● **Raw data**

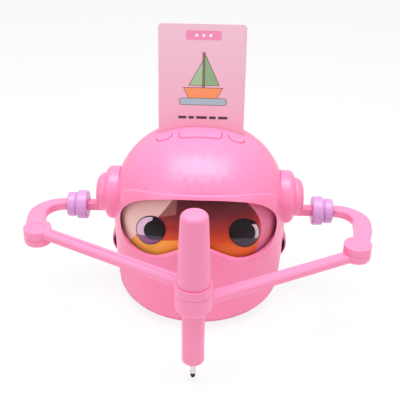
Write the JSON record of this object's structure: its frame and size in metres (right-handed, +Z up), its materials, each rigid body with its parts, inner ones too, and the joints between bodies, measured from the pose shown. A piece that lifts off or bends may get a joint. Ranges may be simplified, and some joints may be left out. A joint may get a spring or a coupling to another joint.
{
  "type": "desktop drawing robot arm",
  "caption": "Round goggled desktop drawing robot: a two-arm linkage from its ears holds a pen over the table, and a flash card stands in the slot on top.",
  "frame": {"origin": "on the table under the body axis, in the plane of the feet", "axes": "+Z up, -Y towards the pen and the goggles, +X towards the robot's arm on the viewer's right"},
  "size_m": [0.258, 0.1933, 0.2116],
  "materials": {
    "pink_shell": "satin moulded ABS",
    "pink_arm": "satin moulded ABS",
    "pink_light": "satin moulded ABS",
    "lilac": "satin moulded ABS",
    "purple": "matte",
    "lens": "polished tinted acrylic",
    "eye_print": "printed panel",
    "pupil": "gloss",
    "foot_rubber": "matte",
    "steel": "brushed",
    "board": "solder mask",
    "battery": "shrink sleeve",
    "black_plastic": "matte",
    "white_plastic": "satin",
    "gear_plastic": "acetal",
    "brass": "machined",
    "nib": "felt",
    "card": "coated print"
  },
  "bodies": {
    "housing": {"upper_shell": "pink_shell", "lower_shell": "pink_shell", "goggle_frame": "pink_shell", "visor_lens": "lens", "eye_panel": "eye_print", "pupil_left": "pupil", "pupil_right": "pupil", "ear_left": "pink_shell", "ear_right": "pink_shell", "side_cup_left": "purple", "side_cup_right": "purple", "bottom_cover": "pink_shell", "battery_door": "pink_shell", "foot_pads": "foot_rubber", "shell_screws": "steel", "main_board": "board", "battery_pack": "battery", "speaker": "black_plastic", "card_chute": "pink_shell", "card_reader": "board", "arm_chassis": "white_plastic", "motor_left": "steel", "motor_right": "steel", "charge_port": "steel", "button_board": "board"},
    "arm_left": {"drive_gear_left": "gear_plastic", "upper_arm_left": "pink_arm", "collar_left": "lilac"},
    "arm_right": {"drive_gear_right": "gear_plastic", "upper_arm_right": "pink_arm", "collar_right": "lilac"},
    "forearm_left": {"forearm_left": "pink_arm", "elbow_pin_left": "pink_arm"},
    "forearm_right": {"forearm_right": "pink_arm", "elbow_pin_right": "pink_arm"},
    "pinion_left": {"motor_pinion_left": "brass"},
    "pinion_right": {"motor_pinion_right": "brass"},
    "pen": {"pen_cap": "pink_arm", "pen_barrel": "pink_arm", "marker_body": "white_plastic", "nib_sleeve": "white_plastic", "nib_tip": "nib"},
    "card": {"flash_card": "card"},
    "center_button": {"button_center": "pink_light"},
    "left_button": {"button_left": "pink_light"},
    "right_button": {"button_right": "pink_light"},
    "switch": {"power_switch": "white_plastic"}
  },
  "joints": [
    {"name": "shoulder_left", "type": "hinge", "parent": "housing", "child": "arm_left", "pos_m": [-0.052, 0, 0.07], "axis": [0, 0, 1], "range_deg": [-9, 12]},
    {"name": "shoulder_right", "type": "hinge", "parent": "housing", "child": "arm_right", "pos_m": [0.052, 0, 0.07], "axis": [0, 0, 1], "range_deg": [-12, 9]},
    {"name": "elbow_left", "type": "hinge", "parent": "arm_left", "child": "forearm_left", "pos_m": [-0.115, -0.0516, 0.073], "axis": [0, 0, 1], "range_deg": [-22.5, 17]},
    {"name": "elbow_right", "type": "hinge", "parent": "arm_right", "child": "forearm_right", "pos_m": [0.115, -0.0516, 0.067], "axis": [0, 0, 1], "range_deg": [-17, 22.5]},
    {"name": "motor_spin_left", "type": "hinge", "parent": "housing", "child": "pinion_left", "pos_m": [-0.0379, 0, 0.06], "axis": [0, 0, 1], "range_deg": [-35, 26]},
    {"name": "motor_spin_right", "type": "hinge", "parent": "housing", "child": "pinion_right", "pos_m": [0.0379, 0, 0.06], "axis": [0, 0, 1], "range_deg": [-26, 35]},
    {"name": "pen_lift", "type": "slide", "parent": "forearm_left", "child": "pen", "axis": [0, 0, 1], "range_m": [0, 0.03]},
    {"name": "card_lift", "type": "slide", "parent": "housing", "child": "card", "axis": [0, 0.0993, 0.9951], "range_m": [0, 0.012]},
    {"name": "center_press", "type": "slide", "parent": "housing", "child": "center_button", "axis": [0, 0, -1], "range_m": [0, 0.001], "stiffness_N_per_m": 300},
    {"name": "left_press", "type": "slide", "parent": "housing", "child": "left_button", "axis": [0, 0, -1], "range_m": [0, 0.001], "stiffness_N_per_m": 300},
    {"name": "right_press", "type": "slide", "parent": "housing", "child": "right_button", "axis": [0, 0, -1], "range_m": [0, 0.001], "stiffness_N_per_m": 300},
    {"name": "switch_slide", "type": "slide", "parent": "housing", "child": "switch", "axis": [1, 0, 0], "range_m": [0, 0.004]}
  ],
  "couplings": [
    {"joint": "shoulder_right", "follows": "shoulder_left", "ratio": -1},
    {"joint": "elbow_left", "follows": "shoulder_left", "ratio": -1.805},
    {"joint": "elbow_right", "follows": "shoulder_left", "ratio": 1.805},
    {"joint": "motor_spin_left", "follows": "shoulder_left", "ratio": -2.8333},
    {"joint": "motor_spin_right", "follows": "shoulder_left", "ratio": 2.8333}
  ]
}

● **Goal of the exercise**
Please output the entire listing exactly as it stands.

● **Answer to the exercise**
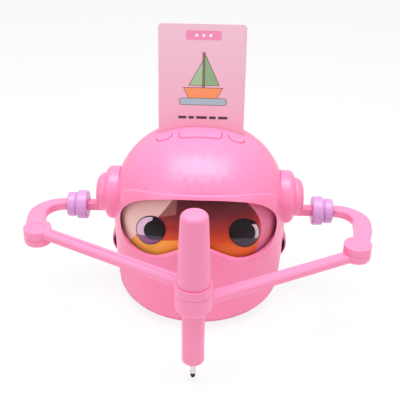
Write the JSON record of this object's structure: its frame and size in metres (right-handed, +Z up), its materials, each rigid body with its parts, inner ones too, and the joints between bodies, measured from the pose shown. A piece that lifts off or bends may get a joint. Ranges may be simplified, and some joints may be left out. A joint may get a spring or a coupling to another joint.
{
  "type": "desktop drawing robot arm",
  "caption": "Round goggled desktop drawing robot: a two-arm linkage from its ears holds a pen over the table, and a flash card stands in the slot on top.",
  "frame": {"origin": "on the table under the body axis, in the plane of the feet", "axes": "+Z up, -Y towards the pen and the goggles, +X towards the robot's arm on the viewer's right"},
  "size_m": [0.258, 0.1933, 0.2116],
  "materials": {
    "pink_shell": "satin moulded ABS",
    "pink_arm": "satin moulded ABS",
    "pink_light": "satin moulded ABS",
    "lilac": "satin moulded ABS",
    "purple": "matte",
    "lens": "polished tinted acrylic",
    "eye_print": "printed panel",
    "pupil": "gloss",
    "foot_rubber": "matte",
    "steel": "brushed",
    "board": "solder mask",
    "battery": "shrink sleeve",
    "black_plastic": "matte",
    "white_plastic": "satin",
    "gear_plastic": "acetal",
    "brass": "machined",
    "nib": "felt",
    "card": "coated print"
  },
  "bodies": {
    "housing": {"upper_shell": "pink_shell", "lower_shell": "pink_shell", "goggle_frame": "pink_shell", "visor_lens": "lens", "eye_panel": "eye_print", "pupil_left": "pupil", "pupil_right": "pupil", "ear_left": "pink_shell", "ear_right": "pink_shell", "side_cup_left": "purple", "side_cup_right": "purple", "bottom_cover": "pink_shell", "battery_door": "pink_shell", "foot_pads": "foot_rubber", "shell_screws": "steel", "main_board": "board", "battery_pack": "battery", "speaker": "black_plastic", "card_chute": "pink_shell", "card_reader": "board", "arm_chassis": "white_plastic", "motor_left": "steel", "motor_right": "steel", "charge_port": "steel", "button_board": "board"},
    "arm_left": {"drive_gear_left": "gear_plastic", "upper_arm_left": "pink_arm", "collar_left": "lilac"},
    "arm_right": {"drive_gear_right": "gear_plastic", "upper_arm_right": "pink_arm", "collar_right": "lilac"},
    "forearm_left": {"forearm_left": "pink_arm", "elbow_pin_left": "pink_arm"},
    "forearm_right": {"forearm_right": "pink_arm", "elbow_pin_right": "pink_arm"},
    "pinion_left": {"motor_pinion_left": "brass"},
    "pinion_right": {"motor_pinion_right": "brass"},
    "pen": {"pen_cap": "pink_arm", "pen_barrel": "pink_arm", "marker_body": "white_plastic", "nib_sleeve": "white_plastic", "nib_tip": "nib"},
    "card": {"flash_card": "card"},
    "center_button": {"button_center": "pink_light"},
    "left_button": {"button_left": "pink_light"},
    "right_button": {"button_right": "pink_light"},
    "switch": {"power_switch": "white_plastic"}
  },
  "joints": [
    {"name": "shoulder_left", "type": "hinge", "parent": "housing", "child": "arm_left", "pos_m": [-0.052, 0, 0.07], "axis": [0, 0, 1], "range_deg": [-9, 12]},
    {"name": "shoulder_right", "type": "hinge", "parent": "housing", "child": "arm_right", "pos_m": [0.052, 0, 0.07], "axis": [0, 0, 1], "range_deg": [-12, 9]},
    {"name": "elbow_left", "type": "hinge", "parent": "arm_left", "child": "forearm_left", "pos_m": [-0.115, -0.0516, 0.073], "axis": [0, 0, 1], "range_deg": [-22.5, 17]},
    {"name": "elbow_right", "type": "hinge", "parent": "arm_right", "child": "forearm_right", "pos_m": [0.115, -0.0516, 0.067], "axis": [0, 0, 1], "range_deg": [-17, 22.5]},
    {"name": "motor_spin_left", "type": "hinge", "parent": "housing", "child": "pinion_left", "pos_m": [-0.0379, 0, 0.06], "axis": [0, 0, 1], "range_deg": [-35, 26]},
    {"name": "motor_spin_right", "type": "hinge", "parent": "housing", "child": "pinion_right", "pos_m": [0.0379, 0, 0.06], "axis": [0, 0, 1], "range_deg": [-26, 35]},
    {"name": "pen_lift", "type": "slide", "parent": "forearm_left", "child": "pen", "axis": [0, 0, 1], "range_m": [0, 0.03]},
    {"name": "card_lift", "type": "slide", "parent": "housing", "child": "card", "axis": [0, 0.0993, 0.9951], "range_m": [0, 0.012]},
    {"name": "center_press", "type": "slide", "parent": "housing", "child": "center_button", "axis": [0, 0, -1], "range_m": [0, 0.001], "stiffness_N_per_m": 300},
    {"name": "left_press", "type": "slide", "parent": "housing", "child": "left_button", "axis": [0, 0, -1], "range_m": [0, 0.001], "stiffness_N_per_m": 300},
    {"name": "right_press", "type": "slide", "parent": "housing", "child": "right_button", "axis": [0, 0, -1], "range_m": [0, 0.001], "stiffness_N_per_m": 300},
    {"name": "switch_slide", "type": "slide", "parent": "housing", "child": "switch", "axis": [1, 0, 0], "range_m": [0, 0.004]}
  ],
  "couplings": [
    {"joint": "shoulder_right", "follows": "shoulder_left", "ratio": -1},
    {"joint": "elbow_left", "follows": "shoulder_left", "ratio": -1.805},
    {"joint": "elbow_right", "follows": "shoulder_left", "ratio": 1.805},
    {"joint": "motor_spin_left", "follows": "shoulder_left", "ratio": -2.8333},
    {"joint": "motor_spin_right", "follows": "shoulder_left", "ratio": 2.8333}
  ]
}